• _DATA SEGMENT_:
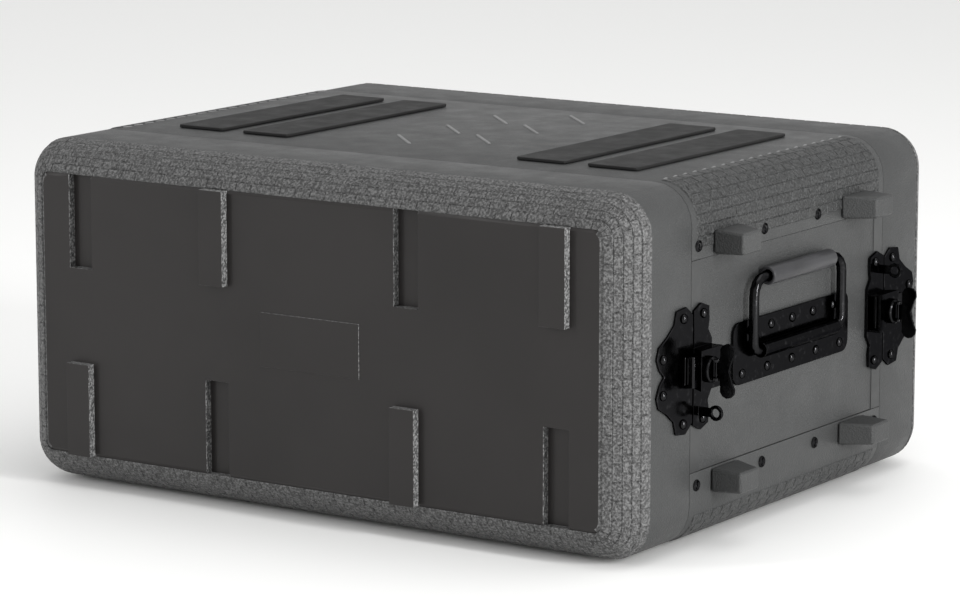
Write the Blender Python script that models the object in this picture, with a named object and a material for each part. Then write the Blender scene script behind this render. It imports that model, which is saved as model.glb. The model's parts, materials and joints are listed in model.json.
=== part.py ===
"""Equipment rack case, four rack units high, closed, with its two covers on.

Frame: +Z up, the front cover faces -Y, and the origin is under the middle of the case, at the
height of the surface that the bottom pads stand on. Metres.
"""

import math

import bmesh
import bpy
from mathutils import Matrix, Vector

# Driving dimensions of the case.
BODY_WIDTH = 0.514
BODY_HEIGHT = 0.2455
BODY_DEPTH = 0.2657
CORNER_RADIUS = 0.028
CORNER_STEPS = 6
GAP = 0.0003

# Shells, side panels and the rim that both carry at each opening.
SKIN = 0.004
SHELL_LEG = 0.0507
RIM_WIDTH = 0.017
RIM_DEPTH = 0.0127
GROOVE_INSET = 0.0068
GROOVE_WIDTH = 0.0034
GROOVE_DEPTH = 0.005
PANEL_THICKNESS = 0.012
PANEL_STEP = 0.0006
PANEL_LAP = 0.021
POCKET_LENGTH = 0.140
POCKET_HEIGHT = 0.111
POCKET_DEPTH = 0.005
POCKET_RADIUS = 0.012

# Ribbed trays inside the top and the bottom.
TRAY_HEIGHT = 0.027
TRAY_WALL = 0.003
TRAY_SLOT = 0.036
TRAY_RIB = 0.028
TRAY_SLOT_DEPTH = 0.018
TRAY_SIDE_GAP = 0.0005
INNER_SLOT_LENGTH = 0.424
OUTER_SLOT_LENGTH = 0.384
SLOT_CHAMFER = 0.012
RAIL_BAY_MARGIN = 0.005
RAIL_BAY_DEPTH = 0.030

# Rack rails, to the 19 inch rack pattern.
RACK_UNITS = 4
UNIT_HEIGHT = 0.04445
UNIT_HOLES = (0.00635, 0.022225, 0.0381)
HOLE_SPAN = 0.465
HOLE_RADIUS = 0.0026
RAIL_OUTER = 0.243
RAIL_WIDTH = 0.0215
RAIL_SHEET = 0.002
RAIL_LENGTH = 0.213
RAIL_CORNER = 0.008
FOOT_LENGTH = 0.0175
FOOT_HEIGHT = 0.0095
TAB_DEPTH = 0.027
FLANGE_DEPTH = 0.012
FLANGE_LENGTH = 0.109

# Flat rubber pads on the top and under the bottom.
PAD_WIDTH = 0.040
PAD_LENGTH = 0.204
PAD_THICKNESS = 0.0022
PAD_CORNER = 0.0025
PAD_CENTRES = (0.1175, 0.175)

# Feet on the sides.
SIDE_FOOT_LENGTH = 0.036
SIDE_FOOT_TIP = 0.024
SIDE_FOOT_HEIGHT = 0.0165
SIDE_FOOT_REACH = 0.0235
SIDE_FOOT_END = 0.106
SIDE_FOOT_ABOVE_SEAM = 0.0008
SIDE_FOOT_DRAFT = 0.001
SIDE_FOOT_EDGE = 0.0014

# Covers.
COVER_FLANGE = 0.050
COVER_BEVEL_DEPTH = 0.026
COVER_BEVEL_INSET = 0.024
COVER_WALL = 0.004
COVER_LIP_WIDTH = 0.013
COVER_LIP_DEPTH = 0.006
TONGUE_CLEARANCE = 0.0003
TONGUE_LENGTH = 0.0023
GASKET_THICKNESS = 0.002
BAR_CENTRES = (-0.200, -0.080, 0.080, 0.200)
BAR_WIDTH = 0.020
BAR_START = 0.034
BAR_HEIGHT = 0.006
BADGE_WIDTH = 0.083
BADGE_HEIGHT = 0.038
BADGE_STEP = 0.0008

# Twist latches. Heights are measured out from the side of the case.
PLATE = 0.0017
LATCH_LENGTH = 0.086
KEEPER_REACH = 0.046
BASE_REACH = 0.024
SEAM_GAP = 0.0008
STRIKE_PLACE = 0.011
STRIKE_WIDTH = 0.018
STRIKE_THICKNESS = 0.0022
STRIKE_HEIGHT = 0.0048
CLAW_THICKNESS = 0.0014
CLAW_CLEARANCE = 0.0004
CLAW_WIDTH = 0.021
CLAW_HOOK = 0.0016
CLAW_PIVOT = 0.019
CLAW_PIN_RADIUS = 0.0013
CLAW_RELEASE = math.radians(6.5)
HOOK_OVERLAP = 0.0025
CHEEK = 0.0016
CHEEK_GAP = 0.0016
BRIDGE_UNDERSIDE = 0.0098
BRIDGE_OVERHANG = 0.005
SPINDLE_PLACE = 0.005
SPINDLE_RADIUS = 0.0034
SPINDLE_CLEARANCE = 0.0004
ROTOR_RADIUS = 0.009
ROTOR_THICKNESS = 0.0025
WING_PIN_HEIGHT = 0.0025
WING_PIN_RADIUS = 0.0012
WING_SPAN = 0.037
WING_TIP = 0.031
WING_SHEET = 0.0018
LOBE_RADIUS = 0.0056
LOBE_NOTCH = 0.0045
EAR_THICKNESS = 0.0018
EAR_RADIUS = 0.0024
EAR_CLEARANCE = 0.0005
EYE_CENTRE = 0.015
EYE_PLACE = 0.008
EYE_OFFSET = 0.030
EYE_OUTER = 0.0053
EYE_INNER = 0.003
EYE_SHEET = 0.0018
PIN_CLEARANCE = 0.0002

# Folding handles.
HANDLE_LENGTH = 0.160
HANDLE_HEIGHT = 0.043
HANDLE_RADIUS = 0.008
BARREL_LENGTH = 0.104
BARREL_RADIUS = 0.0054
BARREL_BORE = 0.0040
BARREL_DEPTH = 0.021
WIRE_RADIUS = 0.0035
BAIL_WIDTH = 0.122
BAIL_REACH = 0.050
BAIL_BEND = 0.012
BAIL_PIN = 0.017
GRIP_LENGTH = 0.088
GRIP_RADIUS = 0.0066
GRIP_CLEARANCE = 0.0004

# How finely round stretches are divided, and where the arcs begin and end.
ARC_STEPS = 4
PIN_SIDES = 10
WIRE_SIDES = 10
HOLE_SIDES = 8
EYE_SIDES = 14
GRIP_SIDES = 14
SPINDLE_SIDES = 16
ROTOR_SIDES = 20
EAR_STEPS = 6
LOBE_STEPS = 7
LOBE_START = math.radians(200)
LOBE_STOP = math.radians(-45)
BEVEL_START = math.radians(12)
BEVEL_STOP = math.radians(72)
SMOOTH_ANGLE = math.radians(35)

# Places that follow from the sizes above.
BODY_BASE = PAD_THICKNESS + GAP
MIDDLE = BODY_BASE + BODY_HEIGHT / 2
HALF_WIDTH = BODY_WIDTH / 2
HALF_HEIGHT = BODY_HEIGHT / 2
HALF_DEPTH = BODY_DEPTH / 2
SEAM = HALF_HEIGHT - SHELL_LEG
RAIL_FACE = HALF_DEPTH - RIM_DEPTH - GAP
RAIL_INNER = RAIL_OUTER - RAIL_WIDTH
INNER_SIDE = HALF_WIDTH - PANEL_THICKNESS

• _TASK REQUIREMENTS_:
Please write out the material word for word from its first line through the line holding "GAP = 0.0003", including both, and no line past it.

• _SOLUTION TO THIS TASK_:
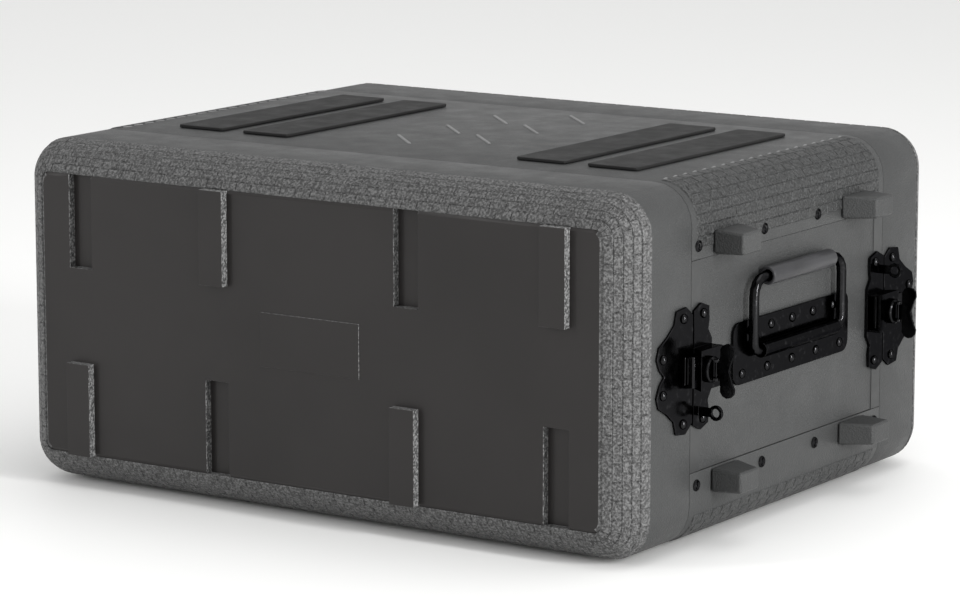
Write the Blender Python script that models the object in this picture, with a named object and a material for each part. Then write the Blender scene script behind this render. It imports that model, which is saved as model.glb. The model's parts, materials and joints are listed in model.json.
=== part.py ===
"""Equipment rack case, four rack units high, closed, with its two covers on.

Frame: +Z up, the front cover faces -Y, and the origin is under the middle of the case, at the
height of the surface that the bottom pads stand on. Metres.
"""

import math

import bmesh
import bpy
from mathutils import Matrix, Vector

# Driving dimensions of the case.
BODY_WIDTH = 0.514
BODY_HEIGHT = 0.2455
BODY_DEPTH = 0.2657
CORNER_RADIUS = 0.028
CORNER_STEPS = 6
GAP = 0.0003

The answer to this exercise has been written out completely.